In fuga coi soldi, condanna annullata per gli ex amanti

Ex amanti all’estero con 1,8 milioni di Acque. Ora si riparte da capo

Tribunale (foto d'archivio)

Tribunale (foto d'archivio)

Pisa, 11 marzo 2019 - La vicenda giudiziaria ripartirà da capo proprio fra qualche giorno, ma la prescrizione è ormai vicina, manca una manciata di mesi al termine. Era il 2007, quando da Acque Spa, tutelata dall’avvocato Stefano Del Corso, sparirono oltre un milione e 800mila euro tramite un sistema di bonifici. Due le persone che furono accusate e di cui si persero le tracce da subito, all’inizio erano una coppia. Lui, Enrico Busetta (seguito dai legali Sandro Guerra di Firenze e Nicola Angioni di Cagliari), pluricinquantenne di origini catanesi, ultima residenza a Monsummano; lei, cinquantenne di Capannori, Laura De Liso (difesa dalla penalista Lodovica Giorgi di Lucca), all’epoca dipendente della ditta di Ospedaletto. Una consistente parte della cifra è stata subito recuperata grazie all’iniziativa dell’azienda stessa. Adesso è rimasto in piedi il filone penale di un caso che, negli anni, è stato molto seguito in città.

Il buco era stato ricostruito dalla guardia di finanza di Pisa. Le indagini, coordinate dalla sezione di polizia giudiziaria presso la Procura della Repubblica, erano state particolarmente complesse con ricerche e approfondimenti di natura bancaria. Le prime tracce dei due avevano portato a Santo Domingo. Ma, a un certo punto, la loro presenza sarebbe stata accertata anche in Italia.

A novembre 2008, il giudice Pietro Murano emise un’ordinanza di custodia cautelare in carcere, misura che non si riuscì a eseguire dato che i due amanti, poi ex, non furono trovati. Da qui, il decreto di latitanza.
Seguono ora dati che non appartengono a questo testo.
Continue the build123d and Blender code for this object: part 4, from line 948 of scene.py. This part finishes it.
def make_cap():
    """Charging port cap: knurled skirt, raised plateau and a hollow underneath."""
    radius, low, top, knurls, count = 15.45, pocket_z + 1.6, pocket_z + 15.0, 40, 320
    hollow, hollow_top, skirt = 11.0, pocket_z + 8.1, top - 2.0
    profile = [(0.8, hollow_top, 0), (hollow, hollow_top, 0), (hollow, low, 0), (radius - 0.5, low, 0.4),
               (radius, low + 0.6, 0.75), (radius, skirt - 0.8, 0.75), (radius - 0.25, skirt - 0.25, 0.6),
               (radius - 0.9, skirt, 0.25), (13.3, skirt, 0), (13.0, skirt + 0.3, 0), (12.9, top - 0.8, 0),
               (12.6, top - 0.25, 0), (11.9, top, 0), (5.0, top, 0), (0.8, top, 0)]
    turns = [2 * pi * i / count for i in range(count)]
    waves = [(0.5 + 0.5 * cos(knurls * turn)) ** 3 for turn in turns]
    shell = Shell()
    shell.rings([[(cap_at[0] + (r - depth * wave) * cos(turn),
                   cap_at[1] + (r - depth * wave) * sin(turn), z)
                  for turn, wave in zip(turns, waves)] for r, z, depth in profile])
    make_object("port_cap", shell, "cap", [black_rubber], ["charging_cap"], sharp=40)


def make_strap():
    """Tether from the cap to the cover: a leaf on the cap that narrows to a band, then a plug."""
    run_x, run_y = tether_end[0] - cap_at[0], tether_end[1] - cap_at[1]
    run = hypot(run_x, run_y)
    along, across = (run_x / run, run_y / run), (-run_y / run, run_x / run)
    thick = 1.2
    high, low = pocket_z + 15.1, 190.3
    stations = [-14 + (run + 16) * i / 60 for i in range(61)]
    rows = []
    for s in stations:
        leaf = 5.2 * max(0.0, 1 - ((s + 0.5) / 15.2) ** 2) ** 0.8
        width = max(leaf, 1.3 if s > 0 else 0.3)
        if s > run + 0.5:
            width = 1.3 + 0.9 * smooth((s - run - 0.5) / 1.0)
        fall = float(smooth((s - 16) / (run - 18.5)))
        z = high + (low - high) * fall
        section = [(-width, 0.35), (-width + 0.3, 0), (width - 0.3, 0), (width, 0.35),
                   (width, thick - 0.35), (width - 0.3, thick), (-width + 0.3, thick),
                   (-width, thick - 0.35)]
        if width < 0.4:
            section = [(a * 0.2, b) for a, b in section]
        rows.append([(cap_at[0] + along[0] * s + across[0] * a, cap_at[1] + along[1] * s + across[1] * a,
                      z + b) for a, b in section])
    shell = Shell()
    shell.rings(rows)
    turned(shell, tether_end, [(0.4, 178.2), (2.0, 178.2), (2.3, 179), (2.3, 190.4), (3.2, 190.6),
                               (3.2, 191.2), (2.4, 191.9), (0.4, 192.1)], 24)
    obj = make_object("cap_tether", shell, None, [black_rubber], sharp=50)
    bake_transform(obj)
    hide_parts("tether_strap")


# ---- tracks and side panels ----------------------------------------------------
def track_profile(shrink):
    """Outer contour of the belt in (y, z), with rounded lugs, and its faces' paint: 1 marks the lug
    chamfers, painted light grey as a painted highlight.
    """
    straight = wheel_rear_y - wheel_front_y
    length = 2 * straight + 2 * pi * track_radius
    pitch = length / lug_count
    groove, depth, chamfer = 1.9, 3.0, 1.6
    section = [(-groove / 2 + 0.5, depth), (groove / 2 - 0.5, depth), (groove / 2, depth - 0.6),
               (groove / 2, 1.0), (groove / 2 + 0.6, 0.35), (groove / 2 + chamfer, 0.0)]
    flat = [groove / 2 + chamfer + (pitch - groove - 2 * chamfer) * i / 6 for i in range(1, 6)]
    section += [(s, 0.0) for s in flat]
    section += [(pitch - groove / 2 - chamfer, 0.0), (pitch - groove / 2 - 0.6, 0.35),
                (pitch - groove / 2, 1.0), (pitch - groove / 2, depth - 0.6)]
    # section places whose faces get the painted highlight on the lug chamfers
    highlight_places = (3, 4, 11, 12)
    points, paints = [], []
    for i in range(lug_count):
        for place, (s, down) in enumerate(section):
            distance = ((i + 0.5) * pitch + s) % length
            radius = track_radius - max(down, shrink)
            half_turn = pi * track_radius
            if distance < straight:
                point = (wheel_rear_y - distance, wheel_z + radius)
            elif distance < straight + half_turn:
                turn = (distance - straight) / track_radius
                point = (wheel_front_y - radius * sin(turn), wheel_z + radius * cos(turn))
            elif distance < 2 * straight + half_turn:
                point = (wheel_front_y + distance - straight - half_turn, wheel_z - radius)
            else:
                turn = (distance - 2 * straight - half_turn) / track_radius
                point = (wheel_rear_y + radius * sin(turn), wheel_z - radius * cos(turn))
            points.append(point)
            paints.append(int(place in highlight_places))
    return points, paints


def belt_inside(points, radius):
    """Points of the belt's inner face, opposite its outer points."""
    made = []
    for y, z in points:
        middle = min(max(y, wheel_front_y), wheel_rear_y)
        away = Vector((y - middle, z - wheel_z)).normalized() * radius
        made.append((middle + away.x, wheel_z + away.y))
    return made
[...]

In primo grado, era maggio del 2012, i due, dopo un’ora soltanto di camera di consiglio, erano stati condannati a 7 anni e dieci mesi per peculato in concorso. I giudici (presidente Luca Salutini, a latere Marco Dell’Omo e Donato D’Auria) avevano di fatto accolto la richiesta del pubblico ministero Flavia Alemi, secondo cui gli imputati dovevano essere condannati a otto anni.

La difesa aveva presentato appello (il processo si è celebrato ben 6 anni dopo) sostenendo che il decreto di latitanza non era stato legittimamente adottato perché non sarebbero state compiute puntuali ricerche per trovare l’uomo e la donna. I giudici di secondo grado lo hanno dichiarato nullo e, con esso, anche la sentenza di primo grado. Quindi, le nuove ricerche e un secondo decreto di latitanza. Adesso, si riparte dall’udienza preliminare, ma il reato si prescrive in 12 anni e mezzo, vale a dire fra poco. Chissà se stavolta l’ex coppia si presenterà in Tribunale.